Ce que nous avons accompli en 60 ans est tout à fait considérable et Mme Vike Vaira-Freiberga a raison de nous inciter à davantage en être fiers ! Nous n’en avons pas conscience et nous ne voyons souvent que les Traités. Certes, il y en a 7 qui ont été conclus en 60 ans et aucune région du Monde n’est capable d’en conclure autant, en aussi peu de temps et d’aussi importants. Nos économies ruinées après la Guerre n’auraient jamais pu imaginer atteindre le niveau de développement qui est le nôtre aujourd’hui, c'est-à-dire à 27, le premier Produit Intérieur Brut du Monde. 24 % de la richesse sont créés sur le territoire européen. Pour les Etats-Unis, c’est 18 %. Ce modèle économique européen, extrêmement prospère a permis de générer peu à peu, de nourrir et de financer un modèle de solidarité sociale dont nous voyons tous les jours les limites mais qui, si nous franchissons les frontières, nous apparaît comme éminemment riche et généreux. Aujourd’hui, nous devons à la fois être fiers de ce qui a été accompli et nous poser la question de savoir si nous sommes à la hauteur de l’héritage que nous avons reçu. Nous nous sommes confortablement installés, je le dis d’autant plus que c’est notre génération en cause, dans une Europe en pleine croissance, prospère, solidaire, qui se développait de plus en plus, c’est vrai, plus rapidement à l’Ouest que sur ces marges de l’Est.  Elle est confrontée à un défi de même nature que celui que les Pères fondateurs de l’Europe devaient relever. C’est dire que si nous ne nous retroussons pas les manches, ce parapluie de l’Euro et pour être très concret le parapluie des protections sociales, la richesse de nos pays, tout cela risque de fondre comme neige au soleil, car désormais le développement économique est ouvert à tous et il faut d’ailleurs s’en féliciter. Comme par exemple, l’Afrique, dont nous parlions, qui va connaître cette année 5 % de croissance. 



La vérité c’est que le Monde entier se développe et que l’Europe s’est un peu assoupie, a posé son sac et s’est contentée de gérer un héritage. 
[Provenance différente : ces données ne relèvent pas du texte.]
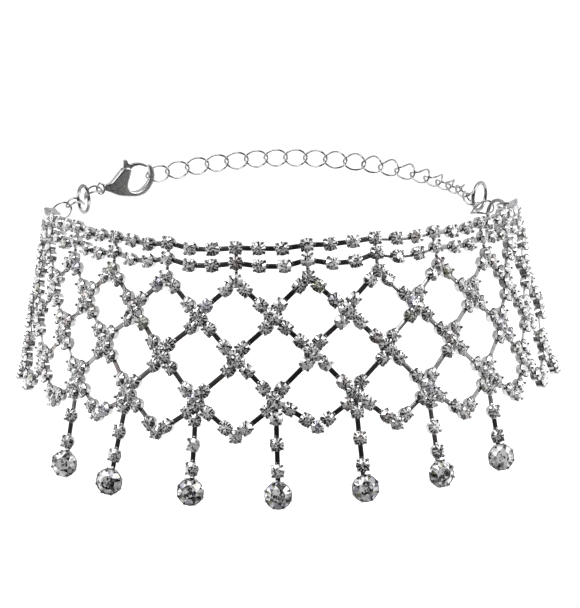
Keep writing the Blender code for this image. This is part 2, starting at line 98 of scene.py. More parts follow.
# ---------------------------------------------------------------- small cups
CUP_SIDES = 16
CUP_WALL = (
    # radius, height (mm) from the base up to the rim
    (1.00, -1.30),
    (1.26, -1.12),
    (1.38, -0.35),
)
CUP_RIM_RADIUS = 1.43
CUP_RIM = (0.36, 0.20, 0.02, 0.20)     # height at a prong, beside it, between
CUP_INSIDE = 1.29
CUP_FLOOR = -0.55
CUP_PRONG = (
    # radius, height, width, thickness (mm)
    (1.32, -0.15, 0.66, 0.20),
    (1.52, 0.26, 0.58, 0.22),
    (1.61, 0.56, 0.44, 0.22),
    (1.42, 0.84, 0.38, 0.18),
    (1.06, 0.95, 0.20, 0.12),
)
CUP_TWIST_DEG = 7.0
CUP_TILT_DEG = 7.0
BAR_HALF_WIDTH = 0.54
BAR_HEIGHT = -0.42
BAR_PROFILE = (
    # across, height (mm)
    (-0.52, -0.10), (-0.52, 0.07), (-0.44, 0.15), (-0.15, 0.17), (0.15, 0.17),
    (0.44, 0.15), (0.52, 0.07), (0.52, -0.10), (0.38, -0.17), (-0.38, -0.17),
)
BAR_INTO_CUP = 1.05
BAR_LUG_AT = 1.52             # the cup's lug that a bar is gripped in
BAR_LUG = (0.34, 0.60, 0.30)
WARM_BARS = 0.12              # share of the bars with a warm tarnish
SMALL_STONE = {"radius": 1.35, "girdle": 0.38, "table": 0.50, "crown": 0.42, "depth": 0.75}

# ---------------------------------------------------------------- drops
DROPS = (
    # column, swing (deg), turn about the strand (deg), stone centre and cup
    # centres below the crossing (mm)
    (-2.5, -1.5, -36.0, 18.6, (3.6, 8.4, 14.0)),
    (-1.5, -8.1, -24.0, 19.1, (3.4, 8.6, 13.6)),
    (-0.5, -1.5, -8.0, 18.2, (3.8, 8.8, 13.6)),
    (0.5, 0.0, 0.0, 19.2, (4.0, 9.1, 14.4)),
    (1.5, 0.8, 4.0, 19.2, (3.9, 9.2, 14.6)),
    (2.5, 0.0, 8.0, 18.1, (3.4, 8.6, 13.5)),
    (3.5, -3.0, 37.0, 17.8, (3.4, 8.3, 13.4)),
)
SETTING_WALL = (
    # radius, height (mm), outside from the back up, over the rim and down inside
    (1.75, -1.60), (2.35, -1.28), (2.66, -0.55), (2.80, 0.22), (2.74, 0.32),
    (2.62, 0.22), (2.50, -0.45),
)
SETTING_PRONGS = 8
SETTING_PRONG = (
    # radius, height, width, thickness (mm)
    (2.76, -0.50, 0.62, 0.14),
    (2.86, 0.20, 0.56, 0.20),
    (2.88, 0.62, 0.50, 0.22),
    (2.62, 0.92, 0.46, 0.20),
    (2.34, 0.98, 0.34, 0.12),
)
BIG_STONE = {"radius": 2.62, "girdle": 0.34, "table": 0.56, "crown": 1.02, "depth": 1.7}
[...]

Pour moi, il y a deux manières de continuer à construire l’Europe : agir sous la pression des circonstances, mettant ici ou là de grosses rustines parfois solides, comme je crois Mme Merkel et M Sarkozy l’ont proposé hier soir à leurs collègues Chefs d’Etat, leurs Ministres vont le mettre en œuvre demain, ce qui permettra de rassurer sur la situation financière de l’Union européenne. Cela reste de grosses rustines collées sous la pression des circonstances et qui ne sont certainement pas à la hauteur des défis qui nous attendent pour l’avenir. 
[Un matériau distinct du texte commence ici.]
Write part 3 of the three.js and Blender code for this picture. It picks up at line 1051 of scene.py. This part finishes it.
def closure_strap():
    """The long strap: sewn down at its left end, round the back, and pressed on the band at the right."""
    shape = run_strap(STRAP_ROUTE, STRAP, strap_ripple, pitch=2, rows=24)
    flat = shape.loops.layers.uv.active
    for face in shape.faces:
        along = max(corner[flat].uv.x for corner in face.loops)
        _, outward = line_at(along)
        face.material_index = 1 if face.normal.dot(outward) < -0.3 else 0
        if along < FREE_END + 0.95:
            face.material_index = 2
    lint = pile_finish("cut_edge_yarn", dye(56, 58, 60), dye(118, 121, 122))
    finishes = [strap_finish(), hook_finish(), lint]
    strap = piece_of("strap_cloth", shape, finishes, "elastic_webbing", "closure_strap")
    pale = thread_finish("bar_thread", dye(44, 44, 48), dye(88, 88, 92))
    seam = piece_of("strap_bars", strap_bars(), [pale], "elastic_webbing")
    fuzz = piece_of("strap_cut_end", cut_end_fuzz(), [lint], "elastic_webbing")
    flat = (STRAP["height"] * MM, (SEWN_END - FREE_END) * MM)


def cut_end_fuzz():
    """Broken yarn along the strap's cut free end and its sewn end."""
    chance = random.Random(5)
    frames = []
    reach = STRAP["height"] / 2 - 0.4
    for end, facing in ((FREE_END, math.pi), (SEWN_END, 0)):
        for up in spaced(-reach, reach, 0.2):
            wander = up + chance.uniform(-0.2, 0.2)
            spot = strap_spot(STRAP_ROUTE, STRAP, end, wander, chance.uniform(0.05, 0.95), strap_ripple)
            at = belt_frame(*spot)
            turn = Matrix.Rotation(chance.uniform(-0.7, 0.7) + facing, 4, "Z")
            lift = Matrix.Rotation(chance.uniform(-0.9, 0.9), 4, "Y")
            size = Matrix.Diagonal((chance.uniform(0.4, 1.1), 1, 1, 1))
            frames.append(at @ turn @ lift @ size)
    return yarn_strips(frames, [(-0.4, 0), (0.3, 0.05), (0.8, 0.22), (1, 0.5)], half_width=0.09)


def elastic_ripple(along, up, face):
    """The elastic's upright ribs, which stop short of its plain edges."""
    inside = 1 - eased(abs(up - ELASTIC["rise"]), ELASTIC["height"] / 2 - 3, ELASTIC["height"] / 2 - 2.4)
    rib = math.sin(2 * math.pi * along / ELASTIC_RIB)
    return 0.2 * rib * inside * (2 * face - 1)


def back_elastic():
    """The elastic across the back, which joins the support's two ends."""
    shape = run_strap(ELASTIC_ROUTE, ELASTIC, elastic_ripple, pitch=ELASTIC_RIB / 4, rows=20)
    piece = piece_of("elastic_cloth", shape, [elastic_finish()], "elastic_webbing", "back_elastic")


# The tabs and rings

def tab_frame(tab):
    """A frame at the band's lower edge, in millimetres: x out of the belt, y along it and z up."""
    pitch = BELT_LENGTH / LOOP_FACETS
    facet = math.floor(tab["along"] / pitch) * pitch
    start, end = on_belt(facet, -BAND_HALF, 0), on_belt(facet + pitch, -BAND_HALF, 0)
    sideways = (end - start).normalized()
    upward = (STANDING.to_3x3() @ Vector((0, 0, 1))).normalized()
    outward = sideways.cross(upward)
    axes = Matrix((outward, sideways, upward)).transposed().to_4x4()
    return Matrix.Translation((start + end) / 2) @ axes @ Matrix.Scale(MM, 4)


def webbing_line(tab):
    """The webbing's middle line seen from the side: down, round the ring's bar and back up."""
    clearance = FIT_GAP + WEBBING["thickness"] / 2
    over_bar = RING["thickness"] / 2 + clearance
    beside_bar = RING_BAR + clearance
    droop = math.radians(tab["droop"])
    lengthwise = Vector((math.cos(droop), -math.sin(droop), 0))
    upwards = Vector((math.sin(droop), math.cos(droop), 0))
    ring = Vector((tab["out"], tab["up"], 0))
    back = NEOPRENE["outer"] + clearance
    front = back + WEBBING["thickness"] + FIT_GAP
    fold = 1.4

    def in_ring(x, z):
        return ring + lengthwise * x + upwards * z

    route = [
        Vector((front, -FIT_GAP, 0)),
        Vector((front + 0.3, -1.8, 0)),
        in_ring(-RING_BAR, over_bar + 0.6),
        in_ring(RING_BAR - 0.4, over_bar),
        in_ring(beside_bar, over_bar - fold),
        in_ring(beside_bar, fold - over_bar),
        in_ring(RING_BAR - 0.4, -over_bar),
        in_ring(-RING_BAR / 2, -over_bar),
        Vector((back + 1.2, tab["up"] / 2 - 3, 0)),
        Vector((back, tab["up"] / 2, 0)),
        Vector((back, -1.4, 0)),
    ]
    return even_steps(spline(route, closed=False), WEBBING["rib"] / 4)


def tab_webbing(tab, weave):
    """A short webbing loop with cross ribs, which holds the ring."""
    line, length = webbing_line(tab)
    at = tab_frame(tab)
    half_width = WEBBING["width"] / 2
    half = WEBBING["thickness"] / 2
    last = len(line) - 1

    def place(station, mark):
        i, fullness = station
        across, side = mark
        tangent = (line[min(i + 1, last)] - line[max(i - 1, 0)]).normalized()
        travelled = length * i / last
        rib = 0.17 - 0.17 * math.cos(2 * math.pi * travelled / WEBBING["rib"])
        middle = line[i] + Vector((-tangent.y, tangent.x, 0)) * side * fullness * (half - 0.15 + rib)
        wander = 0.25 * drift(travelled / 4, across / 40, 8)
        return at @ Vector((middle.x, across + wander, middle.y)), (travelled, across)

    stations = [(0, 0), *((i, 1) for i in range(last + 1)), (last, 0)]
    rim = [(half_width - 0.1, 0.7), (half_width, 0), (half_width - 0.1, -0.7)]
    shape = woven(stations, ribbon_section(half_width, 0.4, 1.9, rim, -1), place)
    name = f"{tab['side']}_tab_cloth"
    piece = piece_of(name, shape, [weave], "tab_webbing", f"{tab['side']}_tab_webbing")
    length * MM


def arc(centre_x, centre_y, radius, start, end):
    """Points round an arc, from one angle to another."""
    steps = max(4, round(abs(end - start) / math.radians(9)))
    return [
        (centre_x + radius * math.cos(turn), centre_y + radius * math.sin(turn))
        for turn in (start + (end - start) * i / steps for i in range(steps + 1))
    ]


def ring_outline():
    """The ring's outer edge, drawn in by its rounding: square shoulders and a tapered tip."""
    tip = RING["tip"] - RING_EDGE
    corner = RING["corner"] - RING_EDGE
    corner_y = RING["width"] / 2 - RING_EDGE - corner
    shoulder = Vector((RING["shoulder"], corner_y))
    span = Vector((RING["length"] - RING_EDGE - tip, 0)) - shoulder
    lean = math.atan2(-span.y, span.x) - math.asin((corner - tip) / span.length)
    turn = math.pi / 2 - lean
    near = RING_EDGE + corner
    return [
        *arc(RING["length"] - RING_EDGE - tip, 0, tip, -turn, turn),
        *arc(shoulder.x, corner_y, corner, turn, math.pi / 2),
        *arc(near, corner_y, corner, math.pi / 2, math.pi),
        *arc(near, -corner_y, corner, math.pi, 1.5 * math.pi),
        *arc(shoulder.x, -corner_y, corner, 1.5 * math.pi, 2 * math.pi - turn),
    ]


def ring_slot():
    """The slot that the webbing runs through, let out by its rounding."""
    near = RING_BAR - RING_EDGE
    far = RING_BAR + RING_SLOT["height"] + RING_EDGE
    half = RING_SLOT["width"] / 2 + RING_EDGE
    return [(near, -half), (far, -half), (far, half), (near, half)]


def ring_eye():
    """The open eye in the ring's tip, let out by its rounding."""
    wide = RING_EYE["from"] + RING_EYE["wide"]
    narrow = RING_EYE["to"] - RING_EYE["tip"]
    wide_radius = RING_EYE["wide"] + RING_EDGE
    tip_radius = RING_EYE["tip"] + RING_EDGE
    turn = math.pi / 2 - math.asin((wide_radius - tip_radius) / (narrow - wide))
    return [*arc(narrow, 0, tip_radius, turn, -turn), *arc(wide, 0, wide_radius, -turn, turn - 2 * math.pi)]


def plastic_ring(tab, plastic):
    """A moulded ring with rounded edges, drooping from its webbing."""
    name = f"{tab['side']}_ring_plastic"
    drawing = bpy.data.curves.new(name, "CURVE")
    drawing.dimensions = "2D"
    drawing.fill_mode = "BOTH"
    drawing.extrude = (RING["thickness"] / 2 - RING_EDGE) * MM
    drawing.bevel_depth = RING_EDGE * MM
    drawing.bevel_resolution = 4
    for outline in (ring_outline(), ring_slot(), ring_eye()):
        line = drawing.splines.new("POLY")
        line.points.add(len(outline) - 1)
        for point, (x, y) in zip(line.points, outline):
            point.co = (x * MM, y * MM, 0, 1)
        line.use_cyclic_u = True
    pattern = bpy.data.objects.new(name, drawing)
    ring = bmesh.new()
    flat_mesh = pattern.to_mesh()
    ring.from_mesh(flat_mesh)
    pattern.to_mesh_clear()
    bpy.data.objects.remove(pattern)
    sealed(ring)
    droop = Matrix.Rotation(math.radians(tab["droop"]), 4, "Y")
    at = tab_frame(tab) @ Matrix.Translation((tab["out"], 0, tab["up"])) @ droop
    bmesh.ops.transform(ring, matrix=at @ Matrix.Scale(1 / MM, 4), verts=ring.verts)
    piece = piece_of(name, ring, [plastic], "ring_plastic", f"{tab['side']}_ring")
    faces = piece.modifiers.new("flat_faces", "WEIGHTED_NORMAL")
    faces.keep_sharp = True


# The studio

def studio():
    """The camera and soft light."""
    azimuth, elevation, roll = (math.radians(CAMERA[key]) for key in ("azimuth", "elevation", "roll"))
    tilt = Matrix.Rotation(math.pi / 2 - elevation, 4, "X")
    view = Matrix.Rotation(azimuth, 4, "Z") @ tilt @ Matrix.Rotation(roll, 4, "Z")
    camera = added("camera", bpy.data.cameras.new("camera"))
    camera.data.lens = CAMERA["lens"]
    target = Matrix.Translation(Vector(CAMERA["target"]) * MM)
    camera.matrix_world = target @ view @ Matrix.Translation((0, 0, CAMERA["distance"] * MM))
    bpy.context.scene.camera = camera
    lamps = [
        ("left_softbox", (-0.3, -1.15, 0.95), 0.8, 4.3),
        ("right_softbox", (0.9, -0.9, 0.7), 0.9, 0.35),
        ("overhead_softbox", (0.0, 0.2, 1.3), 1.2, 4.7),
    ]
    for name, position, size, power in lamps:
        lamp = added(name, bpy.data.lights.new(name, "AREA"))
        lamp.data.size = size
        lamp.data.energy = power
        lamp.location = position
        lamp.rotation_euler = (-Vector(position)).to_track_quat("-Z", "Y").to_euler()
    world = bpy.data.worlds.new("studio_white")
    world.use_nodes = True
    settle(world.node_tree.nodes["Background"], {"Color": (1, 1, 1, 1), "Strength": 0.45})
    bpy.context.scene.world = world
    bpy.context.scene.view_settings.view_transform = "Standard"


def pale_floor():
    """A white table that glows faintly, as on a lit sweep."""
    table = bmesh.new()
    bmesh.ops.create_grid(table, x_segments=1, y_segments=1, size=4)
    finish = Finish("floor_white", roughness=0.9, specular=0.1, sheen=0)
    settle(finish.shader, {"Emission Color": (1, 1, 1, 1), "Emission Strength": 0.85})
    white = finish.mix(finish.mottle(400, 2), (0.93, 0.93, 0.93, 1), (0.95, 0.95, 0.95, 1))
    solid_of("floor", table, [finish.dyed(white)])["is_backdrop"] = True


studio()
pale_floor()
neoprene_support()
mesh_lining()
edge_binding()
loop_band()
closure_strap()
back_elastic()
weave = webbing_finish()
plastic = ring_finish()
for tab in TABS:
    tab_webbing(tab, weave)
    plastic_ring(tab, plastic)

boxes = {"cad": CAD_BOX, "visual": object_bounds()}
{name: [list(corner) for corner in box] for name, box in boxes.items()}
La seconde, c’est d’anticiper les évolutions du monde et d’accélérer le processus d’intégration pour entrer plus résolument dans l’union politique. 
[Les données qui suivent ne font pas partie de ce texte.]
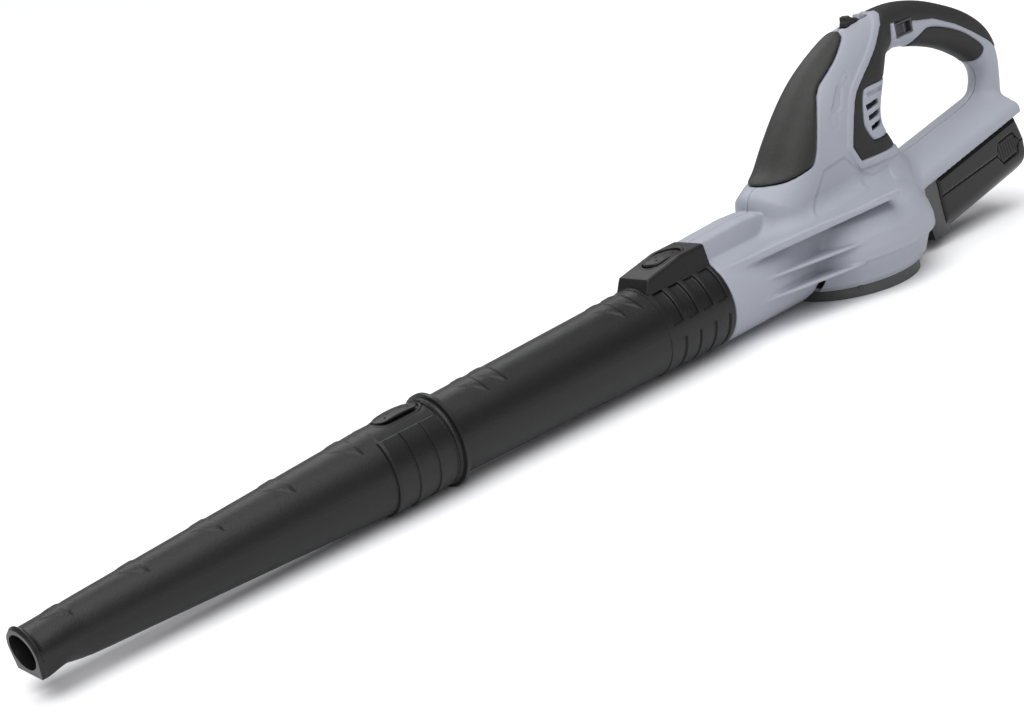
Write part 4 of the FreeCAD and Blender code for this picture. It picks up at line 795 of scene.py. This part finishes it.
def nozzle_skin(x, angle):
    """Outer place of the nozzle, its socket and its mouth."""
    radius = np.interp(x, (-300, -SOCKET_LENGTH, -SOCKET_LENGTH + 1), (19.5, 31.6, 31.9))
    around = np.degrees(np.abs(angle))
    side_band = ramp(around, 36.5, 38)
    for front, end in zip(SHINGLE_FRONTS, (*SHINGLE_FRONTS[1:], SHINGLE_END)):
        share = (x - front) / (end - front)
        on_step = ramp(x, front - 0.25, front + 0.25) * (1 - ramp(x, end - 0.25, end + 0.25))
        radius = radius + on_step * side_band * (1.5 - 0.9 * np.clip(share, 0, 1))
    band = ramp(x, SHINGLE_END - 0.4, SHINGLE_END + 0.4)
    radius = radius + band * (BAND_RADIUS - radius) - 1.0 * np.exp(-((x + 7.6) / 0.8) ** 2)
    bead = ramp(x, -BEAD_WIDTH - 0.5, -BEAD_WIDTH + 0.2) * (1 - ramp(x, -0.7, 0.0))
    radius = radius + bead * (BEAD_RADIUS - radius)
    window = np.hypot(np.maximum(np.abs(x + 30.0) - 10.5, 0), radius * angle) - 8.9
    radius = radius + 0.5 * (1 - ramp(np.abs(window - 1.2), 0.6, 1.2)) * (x < -5)
    radius = radius - 1.4 * (1 - ramp(window, -0.5, 0.1))
    radius = radius + chevrons(x, angle, NOZZLE_MARKS, NOZZLE_MARK_LENGTH, radius)
    radius = radius + 0.15 * np.exp(-((around - 88) / 0.6) ** 2) * (x < -66) * (x > -325)
    # the mouth end flattens to an oval with a rolled lip, square below
    flatten = 1 - ramp(x, -338.0, -292.0)
    wide = 1 + flatten * (20.0 / 18.0 - 1)
    tall = 1 + flatten * (13.6 / 18.0 - 1)
    lip = np.exp(-((x + NOZZLE_LENGTH - 2.4) / 1.6) ** 2) * LIP_RISE
    y = (radius * wide + lip) * np.sin(angle)
    z = (radius * tall + lip) * np.cos(angle) + MOUTH_LIFT * flatten
    foot = (1 - ramp(x, -334.0, -304.0))
    square = np.clip((np.abs(y) - 9) / 9, 0, 1)
    low = np.cos(angle) < -0.25
    z = np.where(low, z + foot * (np.minimum(z, FOOT_HEIGHT) - z), z)
    y = np.where(low, y + foot * np.sign(y) * (FOOT_HALF - np.abs(y)) * square, y)
    return y, z


def nozzle_bore(x, angle):
    """Inner place of the nozzle."""
    radius = np.interp(x, (-300, -45.5, -45.3, 0), (17.3, 28, 30.3, 30.3))
    flatten = 1 - ramp(x, -338.0, -292.0)
    wide = 1 + flatten * (17.6 / 16.6 - 1)
    tall = 1 + flatten * (11.4 / 16.6 - 1)
    return radius * wide * np.sin(angle), radius * tall * np.cos(angle) + MOUTH_LIFT * flatten


nozzle_stations = sorted(
    list(np.arange(-NOZZLE_LENGTH, -298, 0.7)) + list(np.arange(-296, -66, 8.0))
    + [front + offset for front in NOZZLE_MARKS[1:] for offset in np.arange(-3, 21, 0.8)]
    + list(np.arange(-64, -1, 0.7)) + steps_at(*SHINGLE_FRONTS, SHINGLE_END) + [-0.7, -0.3, 0.0])
relief_tube("long_nozzle", nozzle_stations, nozzle_skin,
            ([-330, -320, -310, -300, -180, -45.5, -45.3], nozzle_bore), tube_black,
            "nozzle_end", ["nozzle"])


# ---------------------------------------------------------------- battery pack
# Glossy black pack that slides under the arm: rolled lower edges, a sloped
# rear, and a ribbed six-sided release button on each side.

gloss_black = moulded("battery_gloss", (0.0035, 0.0035, 0.0038), 0.20, 500, 0.10, cloud=0.25,
                      uneven=0.10, wear=0.08)
pack = Lattice((500, -38.5, -48), (650, 38.5, 44), 0.8)
px, py, pz = pack.x, np.abs(pack.y), pack.z
pu, pv = on_battery(px, pz)
PACK_HALF, PACK_EDGE, PACK_TOP, PACK_ROLL = 35.0, 2.0, -0.6, 14.0
BUTTON_U, BUTTON_V, RIDGE_PITCH = 80.0, -20.0, 3.4
pack_outline = np.array([(-12, -0.6), (-14.6, -20), (-17, -44), (-14, -47.6), (70, -48.6),
                         (86, -47), (95, -42.5), (101, -34), (103, -22), (101, -8), (99.6, -0.6)])
pack_side_view = outline_distance(pack_outline, pu[:, 0], pv[:, 0])[:, None, :] + PACK_EDGE
lower_roll = rounded_max(py - PACK_HALF + PACK_EDGE, -pv - 46.6, PACK_ROLL)
pack_body = rounded_max(pack_side_view, py - PACK_HALF + PACK_EDGE, 1.0)
pack_body = np.maximum(pack_body, lower_roll) - PACK_EDGE
pack_body = np.maximum(pack_body, pv - PACK_TOP)
pack_seam = np.abs(pv + 16.0 + 0.05 * pu) - 0.45
pack_body = np.maximum(pack_body, -np.maximum(pack_seam, 34.4 - py))
button_plan = np.maximum(np.abs(pu - BUTTON_U) + 0.55 * np.abs(pv - BUTTON_V) - 15.0,
                         np.abs(pv - BUTTON_V) - 9)
pack_body = np.maximum(pack_body, -np.maximum(button_plan - 0.9, 33.2 - py))
upper_rail = rounded_max(np.abs(pv - 4.2) - 5.0, py - 26.0, 1.0)
upper_rail = np.maximum(upper_rail, np.abs(pu - 50.0) - 58.0)
pack_body = np.minimum(pack_body, upper_rail)
field_piece("battery_pack", pack, pack_body, gloss_black, "battery",
            ["battery_lower_case", "battery_upper_case"])
for side_name, sign in (("left", -1), ("right", 1)):
    ridge = 0.5 * np.cos(2 * math.pi * (pu - BUTTON_U) / RIDGE_PITCH)
    button = rounded_max(button_plan, py - 34.6 - ridge * (np.abs(pv - BUTTON_V) < 6.4), 0.6)
    button = np.maximum(np.maximum(button, 31.5 - py), -sign * pack.y)
    field_piece(side_name + "_pack_button", pack, button, black_plastic,
                "battery_latch_" + side_name, ["battery_button_" + side_name])


# ---------------------------------------------------------------- floor, light and camera
# A pale seamless floor under one very broad sun and two soft lamps; the camera
# stands in front and to the left, a little above.

def surface(name, colour):
    """A plain matt paint."""
    material = bpy.data.materials.new(name)
    material.use_nodes = True
    shader = material.node_tree.nodes["Principled BSDF"]
    shader.inputs["Base Color"].default_value = (*colour, 1)
    shader.inputs["Roughness"].default_value = 0.9
    return material


floor_mesh = bpy.data.meshes.new("floor")
REACH = 12.0
floor_mesh.from_pydata([(-REACH, -REACH, 0), (REACH, -REACH, 0), (REACH, REACH, 0),
                        (-REACH, REACH, 0)], [], [(0, 1, 2, 3)])
floor_mesh.materials.append(surface("floor_white", (0.90, 0.90, 0.91)))
floor = bpy.data.objects.new("floor", floor_mesh)
bpy.context.scene.collection.objects.link(floor)

world = bpy.data.worlds.new("studio")
world.use_nodes = True
world.node_tree.nodes["Background"].inputs["Color"].default_value = (0.95, 0.96, 1.0, 1)
world.node_tree.nodes["Background"].inputs["Strength"].default_value = 0.22
bpy.context.scene.world = world


def lamp(name, place, aim, size, power):
    """A soft rectangular lamp turned towards a point."""
    light = bpy.data.lights.new(name, "AREA")
    light.shape = "RECTANGLE"
    light.size, light.size_y = size
    light.energy = power
    holder = bpy.data.objects.new(name, light)
    holder.location = place
    holder.rotation_euler = (Vector(aim) - Vector(place)).to_track_quat("-Z", "Y").to_euler()
    bpy.context.scene.collection.objects.link(holder)


lamp("left_front", (-0.9, -1.9, 1.2), (0.1, 0.0, 0.1), (1.2, 0.8), 10)
lamp("over_back", (0.4, 1.5, 1.5), (0.1, 0.0, 0.1), (2.0, 0.8), 16)
sky = bpy.data.lights.new("overhead", "SUN")
sky.energy = 3.1
sky.angle = math.radians(70)
sky_holder = bpy.data.objects.new("overhead", sky)
sky_holder.rotation_euler = (math.radians(14), math.radians(-10), 0)
bpy.context.scene.collection.objects.link(sky_holder)
bpy.context.scene.view_settings.view_transform = "Standard"

SENSOR = 36.0
CAMERA_PLACE = (-704.3, -1155.0, 465.28)
CAMERA_FORWARD = (0.53597, 0.79006, -0.29757)
CAMERA_UP = (0.38186, 0.08748, 0.92007)
forward = Vector(np.array(CAMERA_FORWARD) @ TOOL_TURN).normalized()
upward = Vector(np.array(CAMERA_UP) @ TOOL_TURN)
right = forward.cross(upward).normalized()
upward = right.cross(forward)
camera = bpy.data.cameras.new("camera")
camera.sensor_width = SENSOR
camera.lens = SENSOR * 2000 / 1024
camera.clip_end = 50
viewer = bpy.data.objects.new("camera", camera)
viewer.matrix_world = Matrix.Translation(Vector(in_frame([CAMERA_PLACE])[0])) @ Matrix(
    (right, upward, -forward)).transposed().to_4x4()
bpy.context.scene.collection.objects.link(viewer)
bpy.context.scene.camera = viewer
Je ne jette la pierre à personne et vois bien la difficulté d’aller plus loin. 



Jacques Barrot avec l’autorité qui est la sienne et l’expérience l’a rappelé : abandonner sa souveraineté pour accepter par exemple de discuter ensemble au niveau européen du budget de nos Etats avant de le soumettre à nos Parlements, n’est pas quelque chose de très facile et pourtant je suis à peu près certain que dans les années qui viennent vous le verrez. Abandonner nos principes de précaution, dont on a vu avec le nuage de cendres volcaniques qu’ils étaient vraiment très « précautionneux », parce que nous avons peur pour notre sécurité et les partager en commun. Avoir une seule instance de gestion du trafic aérien, avoir un jour une armée commune, qui sera la vraie garantie que l’Europe se construit peu à peu en puissance pacifique, ce n’est pas facile et c’est contraire à toutes nos traditions d’Etat-nation. 



Bien sûr, il ne m’appartient pas de faire la leçon à nos Chefs d’Etat et de Gouvernement, mais ce qui m’a beaucoup frappé à la lecture et l’expérience des Pères de l’Europe, c’est que s’ils avaient fait un référendum au moment où ils ont posé des actes aussi importants que la déclaration, je crois que les réponses auraient été négatives. Ils ont rendu leur noblesse à la politique en prenant leurs risques, en posant des actes modestes mais extrêmement ambitieux. Ce sont les peuples qui les ont plébiscités et c’est nous aujourd’hui qui les célébrons. Pour nous tous c’est une leçon pour l’avenir il faut être aux côtés de nos responsables, quelqu’ils soient, pour les pousser à se dépasser, à nous dépasser nous-même et essayer aussi à notre tour de laisser à nos successeurs un héritage dont nous soyons fiers.